Kirkcudbright History Society demonstrated its strength on the wintry evening of 11th January when close to a hundred members and visitors met for the society’s first meeting of 2017.
The speaker was David Devereux, the retired curator of the Stewartry Museum and his subject was ‘Tongland Abbey and Tongland Fish House - a Tale of Two Ruins’.
David’s original profession was that of an archaeologist, and his retirement three years ago has given him the time and opportunity to apply his skills and his passion for history to an impressive number of site investigations in the Stewartry.
The two ruins featured in his talk could scarcely be more different in scale, purpose and antiquity, but are linked firstly by their presence in the tiny but important village of Tongland, and secondly by the value of fishing to the local community in general.
The Fish House dated from around 1825 and functioned until the 1930s. Fishing however is known to have been undertaken in the Tongland area since between 5000 BC, as is proved by the existence of a barbed spearhead carved from a deer antler, the oldest item in the collection of the Stewartry Museum.
Over 7000 years of fishing at Tongland sadly came to an end as a consequence of the construction of the Galloway Hydro-Electric Scheme, which reduced the flow of water, and obliterated the pools in the Dee, known as the Doachs.
Tongland Abbey was founded in 1218 by Alan, Lord of Galloway, but while fragments of masonry are to be found in many houses, gardens, dykes, and even in Tongland old bridge, not a trace of the Abbey is now visible.
The general site of the abbey is recorded on various maps, both modern and antique, and can be identified broadly by the fact that its entrance gates are commemorated by the name ‘Meikleyett’ and much of the land within its precinct is now occupied by the derelict 1813 Parish Church, the ruins of the 1633 Parish Church, and their associated graveyards.
The Abbey is known to have been of impressive scale, broadly similar to that of Dundrennan Abbey, and having a steeple that was the tallest in Galloway.
Substantial quantities of its walls remained standing in 1684, but by 1824, almost all had vanished as a result of recycling for building purposes. Suggestions that one wall of the 1684 church had incorporated part of the abbey wall have recently proved to be improbable, the wall concerned having merely been ornamented by a doorway incorporating random fragments of abbey masonry.
Investigation of the Fish House building was prompted by planning permission having been granted in 2011 for its conversion to a dwelling house, subject to the production of a building record. David Devereux and his colleague John Pickin were commissioned to prepare the necessary report.
Details of the investigation were described, from removing the ivy which covered semi-ruinous masonry, to anecdotal and written references to its former uses. Architectural features were examined and drawings prepared to illustrate its functions as an office, store, and a preparation and packing facility for fish, prior to their dispatch by horse and cart directly to customers, or later to Kirkcudbright or Tarff railway stations.

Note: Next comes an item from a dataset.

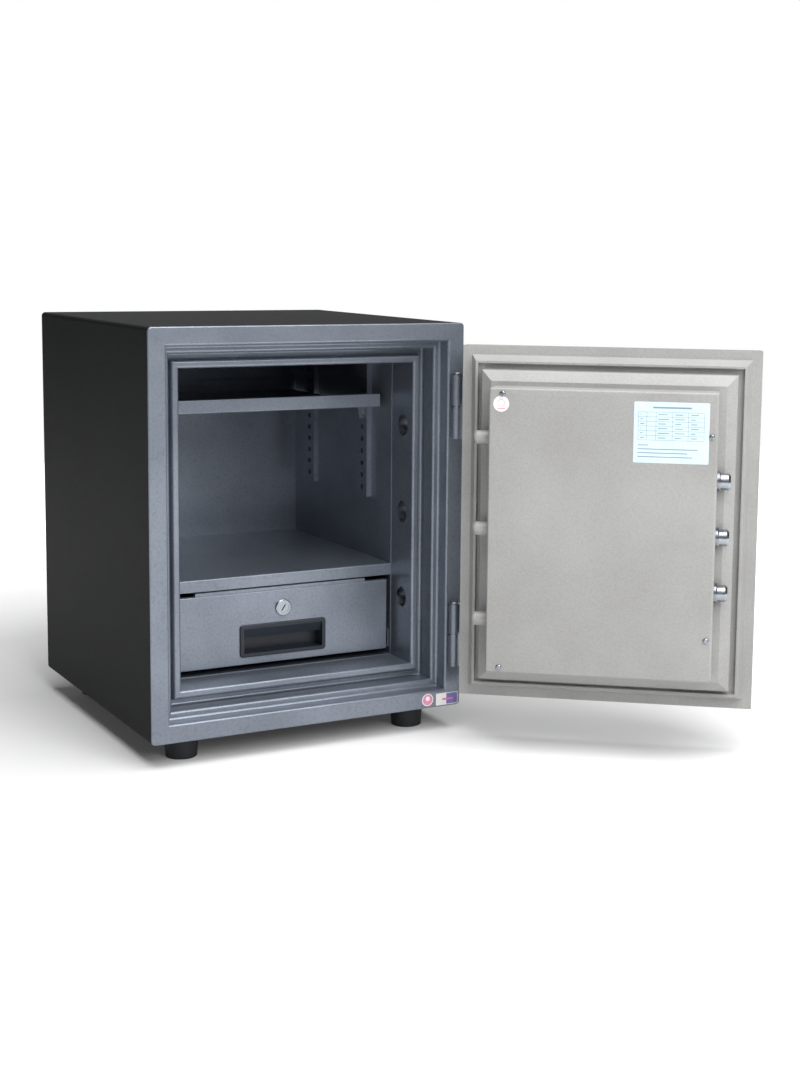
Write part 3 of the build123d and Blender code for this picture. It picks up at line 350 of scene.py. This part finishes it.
def build(name, layers, materials, placement, body):
    """A piece made of flat layers of (outline, low, high, material number), fixed to a body."""
    mesh = bmesh.new()
    for points, low, high, number in layers:
        slab(mesh, points, low, high, number)
    data = bpy.data.meshes.new(name)
    mesh.to_mesh(data)
    mesh.free()
    for material in materials:
        data.materials.append(material)
    piece = bpy.data.objects.new(name, data)
    bpy.context.scene.collection.objects.link(piece)
    piece.matrix_world = placement
    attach(piece, body)
    return piece


# The labels on the door and on the rim

PAPER = 0.12 * MM
INK = 0.17 * MM
OVERPRINT = 0.21 * MM

COVER_HINGE_EDGE, COVER_FREE_EDGE = reach("lock_cover", TO_FREE_EDGE)
COVER_FACE = reach("lock_cover", OUT_OF_DOOR_BACK)[1]
COVER_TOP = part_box("lock_cover")[1].z


def on_cover(from_free_edge, below_top):
    """The place on the lock cover's face, so far in from its free edge and below its top."""
    along = COVER_FREE_EDGE - from_free_edge
    spot = HINGE + TO_FREE_EDGE * along + OUT_OF_DOOR_BACK * COVER_FACE
    return stand(TO_FREE_EDGE, UP, Vector((spot.x, spot.y, COVER_TOP - below_top)))


LABEL_WIDE, LABEL_TALL = 88 * MM, 72 * MM
LABEL_FROM_FREE_EDGE, LABEL_BELOW_TOP = 10.5 * MM, 12.0 * MM
LABEL_CORNER = 1.5 * MM

# In millimetres on the label: its table, the half width of a ruled line and of a line of print
TABLE_LEFT, TABLE_RIGHT, TABLE_LOW, TABLE_HIGH = 5.0, 82.0, 27.0, 60.0
TABLE_ROWS = 6
TABLE_COLUMNS = (0, 0.13, 0.27, 0.52, 0.76, 1)
RULE, PRINT, NOTE_PRINT = 0.22, 0.5, 0.55
HEADING = (22, 64.4, 67, 66.4)
CELL_PRINT = ((0.03, 5.0), (0.30, 13.0), (0.56, 11.0), (0.80, 9.0))
NOTE_LENGTHS = (12.0, 70.0, 58.0, 64.0)
NOTE_TOP, NOTE_SPACING = 21.0, 4.6


def test_table_label():
    """A pale paper label with a ruled table and rows of grey strokes that stand for its print."""
    label = rounded_box(0, 0, LABEL_WIDE, LABEL_TALL, LABEL_CORNER)
    layers = [(label, 0, PAPER, 0)]

    def stroke(x0, y0, x1, y1):
        corners = [(x0 * MM, y0 * MM), (x1 * MM, y0 * MM), (x1 * MM, y1 * MM), (x0 * MM, y1 * MM)]
        layers.append((corners, PAPER, INK, 1))

    across = TABLE_RIGHT - TABLE_LEFT
    upwards = TABLE_HIGH - TABLE_LOW
    stroke(*HEADING)
    for row in range(TABLE_ROWS + 1):
        y = TABLE_LOW + upwards * row / TABLE_ROWS
        stroke(TABLE_LEFT, y - RULE, TABLE_RIGHT, y + RULE)
    for column in TABLE_COLUMNS:
        x = TABLE_LEFT + across * column
        stroke(x - RULE, TABLE_LOW + RULE, x + RULE, TABLE_HIGH - RULE)
    for row in range(TABLE_ROWS):
        y = TABLE_LOW + upwards * (row + 0.5) / TABLE_ROWS
        for column, length in CELL_PRINT:
            start = TABLE_LEFT + across * column
            shorter = 2.0 * ((row + int(column * 9)) % 3)
            stroke(start, y - PRINT, start + length - shorter, y + PRINT)
    for row, length in enumerate(NOTE_LENGTHS):
        y = NOTE_TOP - NOTE_SPACING * row
        stroke(TABLE_LEFT, y - NOTE_PRINT, TABLE_LEFT + length, y + NOTE_PRINT)
    corner = on_cover(LABEL_FROM_FREE_EDGE + LABEL_WIDE, LABEL_BELOW_TOP + LABEL_TALL)
    return build(
        "door_table_label", layers, [LABEL_PAPER, GREY_INK], corner, "door"
    )


def round_cover_sticker():
    """A white dot by the cover's top hinge-side corner, with a thin pink ring and a bar on it."""
    place = on_cover(COVER_FREE_EDGE - COVER_HINGE_EDGE - 15.0 * MM, 19.0 * MM)
    layers = [
        (disc(0, 0, 9.5 * MM), 0, PAPER, 0),
        (disc(0, 1.0 * MM, 4.4 * MM), PAPER, INK, 1),
        (disc(0, 1.0 * MM, 3.9 * MM), INK, OVERPRINT, 0),
        (
            rounded_box(-4.6 * MM, -6.2 * MM, 4.6 * MM, -5.0 * MM, 0.5 * MM, 3),
            PAPER, INK, 1,
        ),
    ]
    return build(
        "cover_round_sticker", layers, [WHITE_PAPER, PINK_INK], place, "door"
    )


RIM_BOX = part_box("front_frame")


def on_rim(from_right, above_bottom):
    """The place on the lower rim, so far in from the body's right side and above its underside."""
    corner = Vector((RIM_BOX[1].x - from_right, RIM_BOX[0].y, RIM_BOX[0].z + above_bottom))
    return stand(RIGHT, UP, corner)


def rim_stickers():
    """A round pink sticker and a white and violet one at the lower rim's right end."""
    layers = [
        (disc(0, 0, 8.0 * MM), 0, PAPER, 0),
        (disc(0, 0, 7.0 * MM), PAPER, INK, 1),
        (disc(0, 1.6 * MM, 3.0 * MM, 24), INK, OVERPRINT, 0),
    ]
    build(
        "rim_round_sticker", layers, [WHITE_PAPER, PINK_INK],
        on_rim(46.5 * MM, 11.0 * MM), "body",
    )
    layers = [
        (rounded_box(0, 0, 31.5 * MM, 15.5 * MM, 0.8 * MM), 0, PAPER, 0),
        (rounded_box(15 * MM, 0.8 * MM, 30.7 * MM, 14.7 * MM, 0.5 * MM, 3), PAPER, INK, 1),
        (rounded_box(9 * MM, 6.2 * MM, 25 * MM, 8.8 * MM, 0.6 * MM, 3), INK, OVERPRINT, 2),
    ]
    build(
        "rim_square_sticker", layers, [WHITE_PAPER, VIOLET_INK, PINK_INK],
        on_rim(34.5 * MM, 2.0 * MM), "body",
    )


# The dial's graduations: long and short strokes and the tens, filled with white paint


KNOB_HEIGHT = 19.0 * MM
STROKES, STROKES_PER_NUMBER = 50, 5
STROKE_OUTER, LONG_STROKE_INNER, SHORT_STROKE_INNER = 29.6, 24.5, 27.0
LONG_STROKE_HALF, SHORT_STROKE_HALF = 0.28, 0.18
NUMBER_RADIUS, NUMBER_SIZE = 21.2 * MM, 4.6 * MM
PAINT, HALF_PAINT = 0.08 * MM, 0.04 * MM


def dial_face():
    """The placement of the dial skirt's face, seen from outside the door."""
    low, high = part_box("combination_dial")
    centre = (low + high) / 2
    skirt_face = reach("combination_dial", -OUT_OF_DOOR_BACK)[1] - KNOB_HEIGHT
    along = TO_FREE_EDGE * (centre - HINGE).dot(TO_FREE_EDGE)
    middle = HINGE + along - OUT_OF_DOOR_BACK * skirt_face
    middle.z = centre.z
    return stand(-TO_FREE_EDGE, UP, middle)


def dial_strokes(place):
    layers = []
    for step in range(STROKES):
        turn = math.tau * step / STROKES
        long = step % STROKES_PER_NUMBER == 0
        inner = LONG_STROKE_INNER if long else SHORT_STROKE_INNER
        half = LONG_STROKE_HALF if long else SHORT_STROKE_HALF
        along = Vector((math.sin(turn), math.cos(turn)))
        across = Vector((math.cos(turn), -math.sin(turn))) * half
        near, far = along * inner, along * STROKE_OUTER
        corners = [near - across, near + across, far + across, far - across]
        layers.append(([tuple(c * MM) for c in corners], 0, PAINT, 0))
    build("dial_strokes", layers, [WHITE_PAINT], place, "dial")


def dial_number(number, place):
    """One figure of the tens, standing upright towards the dial's rim."""
    name = f"dial_number_{number * 10}"
    turn = math.tau * number / 10
    text = bpy.data.curves.new(name, "FONT")
    text.body = str(number * 10)
    text.size = NUMBER_SIZE
    text.align_x, text.align_y = "CENTER", "CENTER"
    text.extrude = HALF_PAINT
    shaped = bpy.data.objects.new(name, text)
    bpy.context.scene.collection.objects.link(shaped)
    bpy.context.view_layer.update()
    graph = bpy.context.evaluated_depsgraph_get()
    mesh = bpy.data.meshes.new_from_object(shaped.evaluated_get(graph))
    bpy.data.objects.remove(shaped)
    mesh.materials.clear()
    mesh.materials.append(WHITE_PAINT)
    figure = bpy.data.objects.new(name, mesh)
    bpy.context.scene.collection.objects.link(figure)
    spot = Vector((math.sin(turn), math.cos(turn), 0)) * NUMBER_RADIUS
    spot.z = HALF_PAINT
    figure.matrix_world = place @ Matrix.Translation(spot) @ Matrix.Rotation(-turn, 4, "Z")
    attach(figure, "dial")


test_table_label()
round_cover_sticker()
rim_stickers()
dial_strokes(dial_face())
for number in range(10):
    dial_number(number, dial_face())


# Floor, light and camera


FLOOR_HALF = 2.6
# So far from the middle the floor starts to glow, and so far it is pure white
GLOW_STARTS, GLOW_FULL = 0.55, 1.6


def studio_floor():
    """A pale floor that brightens outwards until its edge is lost in the white background."""
    material, tree = blank_material("pale_studio_floor")
    place = add(tree, "ShaderNodeTexCoord").outputs["Object"]
    cloud = add(
        tree, "ShaderNodeTexNoise", {"Scale": 1.5, "Detail": 2.0}, Vector=place
    ).outputs["Fac"]
    colour = ramp(tree, cloud, [(0.3, "#e2e2e2"), (0.7, "#e6e6e6")])
    away = add(tree, "ShaderNodeVectorMath", {"operation": "LENGTH"}, in0=place).outputs["Value"]
    glow = add(
        tree, "ShaderNodeMapRange",
        {"From Min": GLOW_STARTS, "From Max": GLOW_FULL, "To Min": 0.04, "To Max": 1.0},
        Value=away,
    ).outputs["Result"]
    finish_material(
        material, tree,
        {"Roughness": 0.9, "Specular IOR Level": 0.1, "Emission Color": paint("#ffffff")},
        Base_Color=colour, Emission_Strength=glow,
    )
    height = cad_box[0][2]
    mesh = bmesh.new()
    bmesh.ops.create_grid(mesh, x_segments=8, y_segments=8, size=FLOOR_HALF)
    data = bpy.data.meshes.new("studio_floor")
    mesh.to_mesh(data)
    mesh.free()
    data.materials.append(material)
    floor = bpy.data.objects.new("studio_floor", data)
    bpy.context.scene.collection.objects.link(floor)
    floor.location = (0, 0, height)


def softbox(name, place, aim, wide, tall, power):
    light = bpy.data.lights.new(name, "AREA")
    light.shape = "RECTANGLE"
    light.size, light.size_y = wide, tall
    light.energy = power
    lamp = bpy.data.objects.new(name, light)
    bpy.context.scene.collection.objects.link(lamp)
    lamp.location = place
    lamp.rotation_euler = (Vector(aim) - Vector(place)).to_track_quat("-Z", "Y").to_euler()
    return lamp


# Each lamp's name, place, aim, width, height and watts: one high in front, one above and one
# behind that skims the top
SOFTBOXES = [
    ("key_softbox", (0.2, -3.0, 2.0), (0.1, -0.2, 0.25), 2.2, 1.8, 82),
    ("top_softbox", (0.1, -0.9, 2.9), (0.0, -0.2, 0.2), 2.6, 2.6, 112),
    ("back_softbox", (0.9, 3.0, 1.2), (0.0, 0.0, 0.4), 2.6, 1.2, 7),
]
DIM_SURROUNDINGS = 0.08


def studio_light():
    """The softboxes, in surroundings that look white but cast only a dim light."""
    for settings in SOFTBOXES:
        softbox(*settings)
    world = bpy.data.worlds.new("studio")
    bpy.context.scene.world = world
    world.use_nodes = True
    tree = world.node_tree
    tree.nodes.clear()
    dim = add(
        tree, "ShaderNodeBackground",
        {"Color": paint("#e6e9ee"), "Strength": DIM_SURROUNDINGS},
    )
    bright = add(tree, "ShaderNodeBackground", {"Color": paint("#ffffff"), "Strength": 1.0})
    seen = add(tree, "ShaderNodeLightPath")
    mix = add(tree, "ShaderNodeMixShader")
    tree.links.new(seen.outputs["Is Camera Ray"], mix.inputs[0])
    tree.links.new(dim.outputs[0], mix.inputs[1])
    tree.links.new(bright.outputs[0], mix.inputs[2])
    output = add(tree, "ShaderNodeOutputWorld")
    tree.links.new(mix.outputs[0], output.inputs["Surface"])


AZIMUTH, ELEVATION, ROLL = (math.radians(turn) for turn in (-29.690, 7.340, 0.708))
TARGET = Vector((0.2015, RIM_BOX[0].y, RIM_BOX[0].z + 0.3089))
DISTANCE = 2.1614
LENS, SENSOR = 56.608, 36.0
SHIFT = (-0.0543, -0.0738)


def camera():
    """Three-quarter view from the front left, a little above, with a slight roll."""
    back = Vector((
        math.sin(AZIMUTH) * math.cos(ELEVATION),
        -math.cos(AZIMUTH) * math.cos(ELEVATION),
        math.sin(ELEVATION),
    ))
    right = (-back).cross(UP).normalized()
    up = right.cross(-back)
    turned_right = right * math.cos(ROLL) + up * math.sin(ROLL)
    turned_up = up * math.cos(ROLL) - right * math.sin(ROLL)
    data = bpy.data.cameras.new("camera")
    data.lens = LENS
    data.sensor_width = data.sensor_height = SENSOR
    data.sensor_fit = "AUTO"
    data.shift_x, data.shift_y = SHIFT
    data.clip_start = 0.05
    eye = bpy.data.objects.new("camera", data)
    bpy.context.scene.collection.objects.link(eye)
    facing = Matrix((turned_right, turned_up, back)).transposed().to_4x4()
    eye.matrix_world = Matrix.Translation(TARGET + back * DISTANCE) @ facing
    bpy.context.scene.camera = eye


studio_floor()
studio_light()
camera()
bpy.context.scene.view_settings.view_transform = "Standard"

The building’s relationship to the adjacent ice house was also explained. At the peak of operations, up to 100 salmon a day were caught in the Doachs and 100,000 young fish were developing in the hatcheries.
The search for the precise siting of Tongland Abbey was initiated by Tongland and Ringford Community Council, under the aegis of the UK-wide Magna Carta 800th Anniversary celebrations. As well as founding Tongland Abbey, Alan, Lord of Galloway, was the only Scot named in the Magna Carta of 1215. A geophysical survey of an area of land between the former parish churches and the former manse was carried out in 2015, and although the results were rather less than dramatic, a series of follow-up trial pits and trenches were opened up by David, John, and a small team of enthusiastic volunteers during 2016. Parts of a retaining wall related to the 1633 church were uncovered and also a narrow roadway, probably dating from the late 18th century. Minor finds included evidence of probable medieval human habitation, such as fire hearths, animal bones, and a medieval stone games counter as well as a variety of modern motor car parts, including number plates! The abbey itself remains in hiding, but the enthusiasm of the two archaeologists and their team remains high, so the search will hopefully continue with the care, diligence and patience that typify good archaeology.
“592 years and not out – A Short History of the Haill Six Incorporated Trades of Kirkcudbright” is the title of the presentation by local man Ian McIntyre at the next meeting on Wednesday 8th February.
The “Trades” have been well documented over the years and have had many illustrious people accepted as members.